←back to thread

Gemini 2.5 Flash Image

(developers.googleblog.com)
1092 points meetpateltech | 3 comments | | HN request time: 0.499s | source
1. elorant ◴[] No.45027449[source]
I have a certain use case for such image generators. Feed them an entire news article I fetch from bbc and ask it to create an image to accompany the article. Thus far only midjourney managed to understand context. And now this, which is even more impressive. We live in interesting times.
replies(2): >>45028133 #>>45030204 #
2. oracleclyde ◴[] No.45028133[source]
I just tried it inside Gemini with a Medium article. Here's my prompt: "Read the article at this url and provide a hero image that incapsulates the message the author wants to convey: https://bioneers.org/supreme-oligarchy-billionaires-supreme-..."

The response was a summary of the article that was pretty good, along with an image that dagnabbit, read the assignment.
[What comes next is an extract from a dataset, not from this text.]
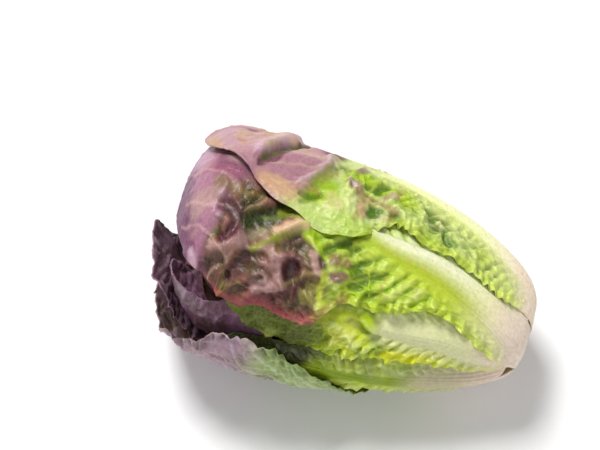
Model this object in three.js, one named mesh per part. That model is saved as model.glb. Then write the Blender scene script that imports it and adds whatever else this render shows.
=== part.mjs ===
// A head of romaine lettuce lying on its side: a short conical stem and twenty leaves wrapped round it.
// Millimetres, +Z up. The cut stem end points along +X and the leaf tips along -X.
// Each leaf lies on a shell of its own, nested in the shell of the next leaf out.
import * as THREE from 'three';

// ---- driving dimensions ----
const BELLY_RADIUS = 73; // largest radius of the outermost shell
const CAP_START = 186; // where the shells start to close over the tips, from the cut face
const CAP_DEPTH = 46; // how far the closed end reaches past that
const BELLY_POWER = 0.556; // how fast a shell swells out of the stem
const CAP_POWER = 2.6; // squareness of the closed end
const CAP_START_INSET = 0.45; // how much sooner an inner shell starts to close, per mm of inset
const CAP_DEPTH_INSET = 0.6; // how much shallower its closed end is, per mm of inset
const LEAST_CAP = 8; // smallest depth of a closed end
const STEM_RADIUS = 14.5; // the cut stem
const STEM_LENGTH = 54;
const LEAF_CLEARANCE = 3.6; // from the stem's skin to the middle of a leaf base
const BLADE = 0.8; // thickness of the thin green blade
const SQUASH = 0.86; // height of the head over its width
const TILT = 8; // degrees, stem end lower, so that the belly lies level
const ROLL = 3; // degrees, near side lower, so that the head's weight bears well inside the flat
const FLAT_DEPTH = 1.8; // how much the underside is pressed flat where it rests
const SLANT = 0.09; // how far the tips reach further on the far side, per mm across
const SIDE_BLEND = 22; // mm over which the near side's width passes into the far side's
const WAVE_LENGTH = 37; // from crest to crest along a waved margin
const LEAST_BEND = 12; // smallest radius a blade bends round, mm
const RIB_OUT = 0.65; // share of the rib's height that stands on the outer side
const RIB_SHARE = 0.68; // most of the blade's half width that the rib may take
const END_ROUNDING = 2.4; // how much of a leaf's end stays straight before its corners round off
const HEART_LEAVES = 12;
const GOLDEN_ANGLE = 137.5; // degrees between one heart leaf and the next
const FIRST_TURN = 20; // where the outermost heart leaf lies
const HEART_INSET = 20.5; // its shell, inside the outermost shell
const HEART_STEP = 3.1; // from each heart shell to the next
const HEART_ROWS = 12; // cells along a heart leaf
const SIDE_CELLS = 4; // cells from the rib to each margin
const HEART_SIDE_CELLS = 2;

const rad = THREE.MathUtils.degToRad;
const clamp = THREE.MathUtils.clamp;

// Smooth step from 0 at e0 to 1 at e1.
function ease(e0, e1, x) {
  const t = clamp((x - e0) / (e1 - e0), 0, 1);
  return t * t * (3 - 2 * t);
}

// A smooth curve through [position, value] stations that never overshoots them.
function curve(x, stations) {
  const n = stations.length;
  const slope = [];
  for (let i = 0; i + 1 < n; i++) {
    slope.push((stations[i + 1][1] - stations[i][1]) / (stations[i + 1][0] - stations[i][0]));
  }
  const m = stations.map((_, i) => {
    if (i === 0) return slope[0];
    if (i === n - 1) return slope[n - 2];
    return (slope[i - 1] + slope[i]) / 2;
  });
  slope.forEach((s, i) => {
    for (const j of [i, i + 1]) {
      if (s === 0) m[j] = 0;
      else if (m[j] / s < 0) m[j] = 0;
      else if (m[j] / s > 3) m[j] = 3 * s;
    }
  });
  const p = clamp(x, stations[0][0], stations[n - 1][0]);
  let i = 0;
  while (i < n - 2 && p >= stations[i + 1][0]) i++;
  const h = stations[i + 1][0] - stations[i][0];
  const t = (p - stations[i][0]) / h;
  return (1 + 2 * t) * (1 - t) ** 2 * stations[i][1] + t * (1 - t) ** 2 * h * m[i]
    + t * t * (3 - 2 * t) * stations[i + 1][1] + t * t * (t - 1) * h * m[i + 1];
}

// ---- the shell of one leaf: a profile from the stem, round the belly, over the closed end ----
const capRadius = (angle, belly, depth) =>
  ((Math.abs(Math.cos(angle)) / depth) ** CAP_POWER
    + (Math.abs(Math.sin(angle)) / belly) ** CAP_POWER) ** (-1 / CAP_POWER);

const PROFILE_POINTS = 400;

function shellProfile(attach, baseRadius, inset) {
  const belly = BELLY_RADIUS - inset;
  const start = CAP_START - CAP_START_INSET * inset;
  const depth = Math.max(LEAST_CAP, CAP_DEPTH - CAP_DEPTH_INSET * inset);
  const points = [];
  for (let i = 0; i < PROFILE_POINTS; i++) {
    const q = (i / (PROFILE_POINTS - 1)) ** 2;
    const swell = (1 - (1 - q) ** 2) ** BELLY_POWER;
    points.push([q * (start - attach) + attach, baseRadius + (belly - baseRadius) * swell, Math.PI / 2]);
  }
  for (let i = 1; i < PROFILE_POINTS; i++) {
    const angle = Math.PI / 2 - Math.PI * i / (PROFILE_POINTS - 1);
    const rho = capRadius(angle, belly, depth);
    points.push([start + rho * Math.cos(angle), rho * Math.sin(angle), angle]);
  }
  const run = [0];
  for (let i = 1; i < points.length; i++) {
    run.push(run[i - 1] + Math.hypot(points[i][0] - points[i - 1][0], points[i][1] - points[i - 1][1]));
  }
  return { points, run, start, belly, depth };
}

// Axial place, radius and cap angle at a distance s along the profile.
function onProfile(shell, s) {
  const { points, run } = shell;
  let lo = 0;
  let hi = run.length - 1;
  while (hi - lo > 1) {
    const mid = (lo + hi) >> 1;
    if (run[mid] <= s) lo = mid;
    else hi = mid;
  }
  const t = clamp((s - run[lo]) / (run[hi] - run[lo]), 0, 1);
  return points[lo].map((v, k) => v + (points[hi][k] - v) * t);
}

// ---- from the head's axis to the ground ----
// a runs along the head from the cut face, p is up and q is towards -Y, all from the head's axis.
function place(a, p, q) {
  const nearSide = 0.98 - 0.09 * (1 - ease(15, 100, a));
  const farSide = 1.035 - 0.045 * ease(50, 130, a);
  const side = (nearSide + farSide) / 2 + (nearSide - farSide) / 2 * Math.tanh(q / SIDE_BLEND);
  const slant = a - SLANT * q * ease(150, 235, a);
  const z = p * SQUASH;
  const t = rad(TILT);
  const r = rad(ROLL);
  const across = -q * side;
  const up = slant * Math.sin(t) + z * Math.cos(t);
  return [-slant * Math.cos(t) + z * Math.sin(t), across * Math.cos(r) - up * Math.sin(r),
    up * Math.cos(r) + across * Math.sin(r)];
}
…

3. vunderba ◴[] No.45030204[source]
I think most of the SOTA models could probably handle this but you'd probably get better results using a pipeline:

1. Reduce article to a synopsis using an LLM

2. Generate 4-5 varying description prompts from the synopsis

3. Feed the prompts to an imagegen model

Though I'd wager that gpt-image-1 (in the ChatGPT) being multimodal could probably managed it as well.